Летом обе семьи перебрались на другой берег Сылвы. Деревня Карья, где они поселились, близко от школы, детям легче. Другая причина – работа: еще кондаковской осенью Капитолину сняли с фермы и перевели в ясли.
Деревенские ясли – маленький домик на отшибе. Говоря по-сказочному, избушка на курьих ножках. По утрам, прежде чем отправиться на элеватор или на ферму, летом – в поле, бабы приносят сюда детей. Когда семь, когда восемь. Все груднички. Отопление, разумеется, печное. Печь надо растопить заранее, пока детей нет. Натаскать воды из реки (парой ведер тут не обойдешься), сварить картофельную похлебку. Этой похлебкой, намяв туда хлеба, она будет их кормить.
Дети лежат в загородке: «Вроде нынешнего манежа, только с высоким дном». Работала Капитолина одна. За нянечку, за уборщицу, за воспитательницу. Заведующая (надо полагать, тоже местная «элита») забегала. Когда на час, когда на полчасика. Первое время ежедневно, потом, убедившись, что «выковы́ренная» работает добросовестно, реже, потом и вовсе как получится: своих забот полон рот. Капитолининой работой матери тоже довольны. Дети сухие, чистые (купала каждый день, кипятила воду в огромных чугунах), накормлены-напоены. Кроме картофельной похлебки, ее подопечным полагалось молоко. Молоко разливала по бутылочкам из-под водки (мама их запомнила: маленькие, похожие на «мерзавчики», емкостью 250 мл).
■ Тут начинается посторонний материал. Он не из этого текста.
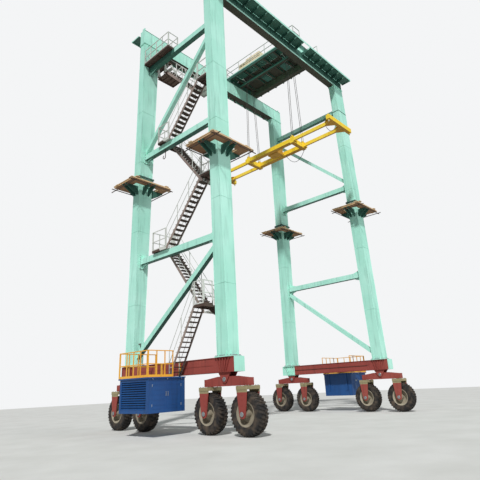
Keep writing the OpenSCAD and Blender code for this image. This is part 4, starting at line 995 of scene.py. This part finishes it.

Резиновые соски для бутылочек продавались на центральной усадьбе – не то в аптеке, не то в сельпо.
На Капитолинином попечении дети оставались до ночи. Матери забирали их по пути с работы. Когда детей уносили, ей оставалось все вымыть и убрать. Напоследок сходить на реку: стирка пеленок тоже на ней. И так день за днем…
Не то диво, что сбежала при первой же возможности, а то, что все это выдержала.
«Карья, куда мы перебрались летом, стоит на высоком берегу. Главная улица идет в гору. По обеим сторонам и́збы, но немного, двадцать или тридцать – с Кондаковом не сравнить». В остальном все похоже: те же некрашеные заборы, приземистые одноэтажные дома без палисадников. По местным понятиям палисадники – тоже баловство.